Trident to brytyjska marka, która powstała w wyniku kryzysu finansowego TVR-a w połowie lat 60. ubiegłego wieku. Firma Viking Performance, która zajmowała się sprzedażą TVR-ów we wschodniej Anglii a także budową wyczynowych aut do sportu, dostała propozycję wykupienia marki, na którą jednak nie przystała. Postanowiła natomiast wykupić prawa do projektu TVR Tridenta, którego prototypy już istniały. W ten sposób Bill Lust, szef Viking Performance założył Trident Cars. Firma wyprodukowała w latach 1967-1977 w sumie tylko 140 samochodów , co sprawia, że istniejące dziś Tridenty są wyjątkowymi unikatami. Problemy finansowe zaczęły nękać Trident Cars już na początku lat 70. ale dopiero w 1977 roku została definitywnie zamknięta.
Marka została wskrzeszona w 1999 roku, z planem wprowadzenia do sprzedaży modelu Iceni, który z początku miał być napędzany silnikiem 3,2 V6 od GM. Potem firma zmieniła zdanie i do napędu zdecydowano, że używany będzie potężny silnik 6,6 V8 również od GM, ale produkowany przez Isuzu.
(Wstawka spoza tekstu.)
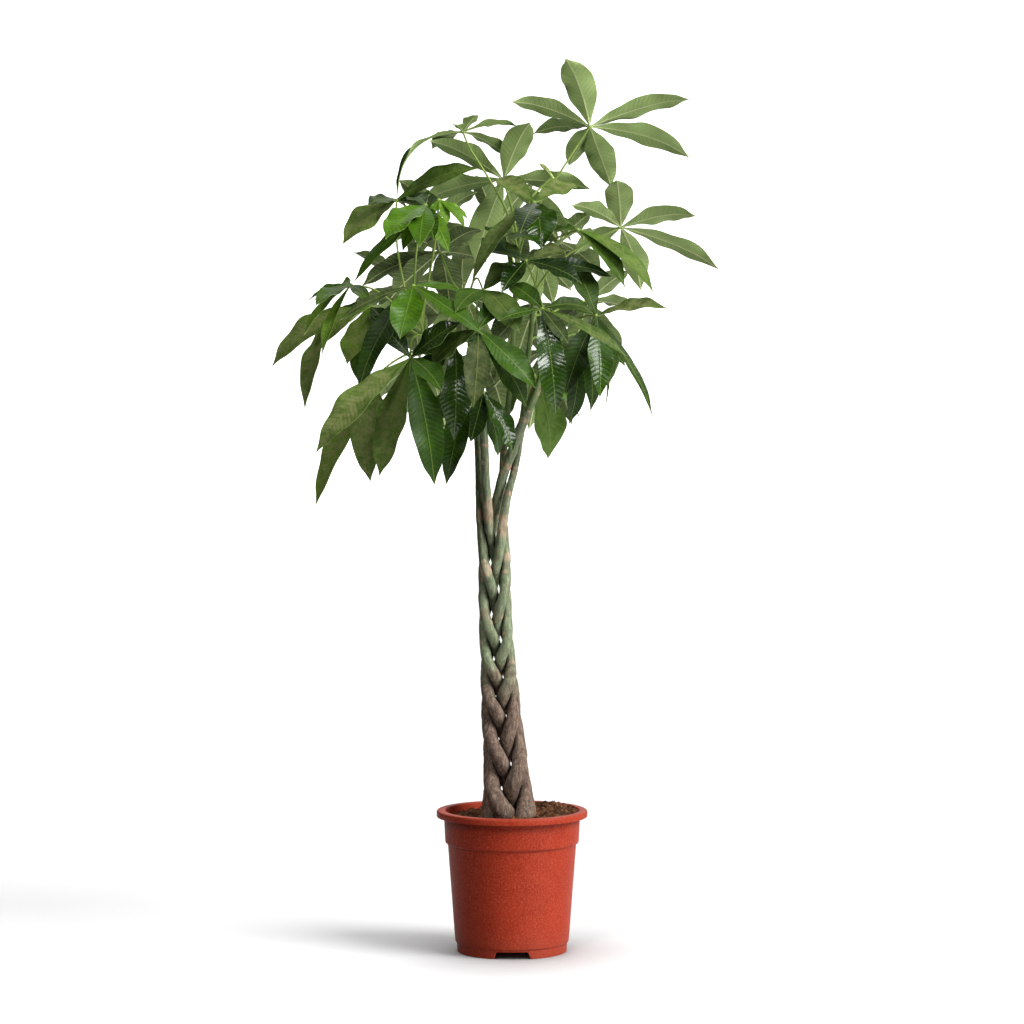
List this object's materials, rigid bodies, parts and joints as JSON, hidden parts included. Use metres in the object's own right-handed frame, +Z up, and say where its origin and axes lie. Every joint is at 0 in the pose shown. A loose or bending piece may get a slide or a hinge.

Co najciekawsze, wcale nie chodzi o zamontowanie potwora rodem amerykańskich krążowników szos, ale o diesla, który zwykle znajduje zastosowanie w... wielkich amerykańskich pickupach ! Wygląda więc na to, że Trident ma za nic najnowszy trend, czyli downsizing i próbuje wytyczyć własną drogę do oszczędnych sportowych aut. Ciekawe jak im się uda.
Na razie podobno 500 osób zadeklarowało chęć kupna Iceni. Nie ma co się dziwić: 557 koni mechanicznych i niesamowite 1330 Nm momentu obrotowego dostępne już od 1800 obr/min. przy wadze 1480 kg pozwalają rozpędzić to auto w mniej niż cztery sekundy do setki . Prędkość maksymalna? - bez trudu osiągane ponad 300 km/h.
A teraz najlepsze: Według szefa Tridenta, w cyklu mieszanym, przy spokojnej jeździe Iceni odwdzięczy się spalaniem około 3,5 litra na 100 kilometrów. Jak to możliwe? Podczas jazdy z prędkością 110 km/h na ósmym biegu silnik pracuje na bardzo leniwych 980 obr/min. Automatyczna skrzynia, tak jak silnik, pasuje raczej do ciężarówki - ma tak naprawdę cztery biegi, z tym że każdy z nich ma swój nadbieg. I jeszcze jedna, "zielona" cecha Tridenta - można do jego baku wlać także biopaliwo bez ryzyka uszkodzenia motoru ani potrzeby przeprogramowania jednostki sterującej. Oczywiście na obiecywane wyniki spalania nie ma co liczyć, bo nikt, kto kupuje samochód z takimi osiągami nie będzie ograniczał się do jeżdżenia 110 km/h. Mimo wszystko, auto i tak będzie spalać dużo mniej niż konkurenci o podobnych osiągach.
Tridentowi brakuje jeszcze co prawda trochę pieniędzy do rozpoczęcia produkcji, ale wygląda na to, że inwestorom uda się znaleć brakujące 2,3 mln funtów, mimo że brytyjski rząd odmówił dofinansowania dla "zielonego" projektu tego typu. Chętni jednak są, więc dziwne byłoby, gdyby produkcja nie ruszyła. Cena 75 000 funtów być może jest nieco wygórowana, ale pierwsze zyski ze sprzedaży będą musiały być również przeznaczone na rozwój modelu. Trzymamy kciuki.